In the French Quarter near Bourbon Street, Jimmy Maiuri was shooting video from outside his second-floor apartment. Maiuri, who fled from Katrina at the last minute, stayed behind this time with no regrets. He was amazed at the storm’s timing.
"It’s definitely not one to take lightly, but it’s not Katrina," he said. "No one is going to forget Aug. 29, forever. Not here at least."
As hard wind and heavy rain pelted Melba Leggett-Barnes’ home in the Lower 9th Ward, an area leveled during Katrina, she felt more secure than she did seven years ago.

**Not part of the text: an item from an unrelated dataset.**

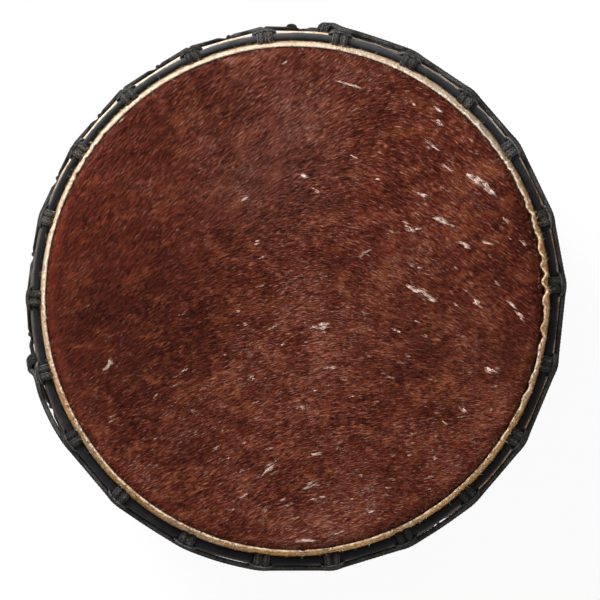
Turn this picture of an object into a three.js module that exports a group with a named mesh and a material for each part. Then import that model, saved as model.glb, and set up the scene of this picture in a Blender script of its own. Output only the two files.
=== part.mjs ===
// A dunun: a rope-tuned cylinder drum of West Africa, with a hair-on cowhide over each end of a carved
// wooden shell. Millimetres, +Z up along the drum's axis. It stands on its lower hide at z = 0.
//
// Each end has two steel rings. The hide folds up round the flesh ring, its cut edge standing against the
// shell. The crown ring, wound in black cloth, sits above the fold and is pulled towards the drum's middle
// by the cradle rope, which is hitched round it at every knot and hangs in a V between two knots. One
// tension rope laces the V's of one end to the V's of the other. What is left of it is wound round the drum.
import * as THREE from "three";

// The drum
const drumHeight = 660;
const shellRadius = 225.7;
const shellWall = 13;
const ovalShare = 0.0062;
const rimRound = 7;
const hideThickness = 2.5;
const trimDepth = 7;
const crownRingDepth = 20;
const loopDrop = 52;

// The rings: the flesh ring is a little wider than the crown ring
const rodRadius = 3;
const fleshRingSpread = 2;
const clothThickness = 0.6;
const clothSeam = 0.8;

// The cradle rope, squeezed flat where it goes round the crown ring, and the tension rope
const hitchFlat = 3.2;
const hitchBroad = 6.4;
const legFlat = 3.2;
const legBroad = 4.2;
const tensionRopeRadius = 2.4;
const freeEnd = 16;
const tieTurns = 2;
const tiePlaceShare = 0.45;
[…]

"I have a hurricane house this time," said Barnes, who has been living in her newly rebuilt home since 2008. She and her husband, Baxter Barnes, were among the first to get a home through Brad Pitt’s Make It Right program.
Her yellow house with a large porch and iron trellis was taking a beating but holding strong.
"I don’t have power, but I’m all right," said Barnes, a cafeteria worker for the New Orleans school system.
In Mississippi, some sections of the main highway that runs along the Gulf, U.S. 90, were closed by flooding.
In Pass Christian, a Mississippi coastal community wiped out by hurricanes Camille and Katrina, Mayor Chipper McDermott was optimistic that Isaac would not deal a heavy blow.
"It’s not too bad, but the whole coast is going to be a mess," he said.
Forecasters expected Isaac to move inland over the next several days, dumping rain on drought-stricken states across the nation’s midsection before finally breaking up over the weekend.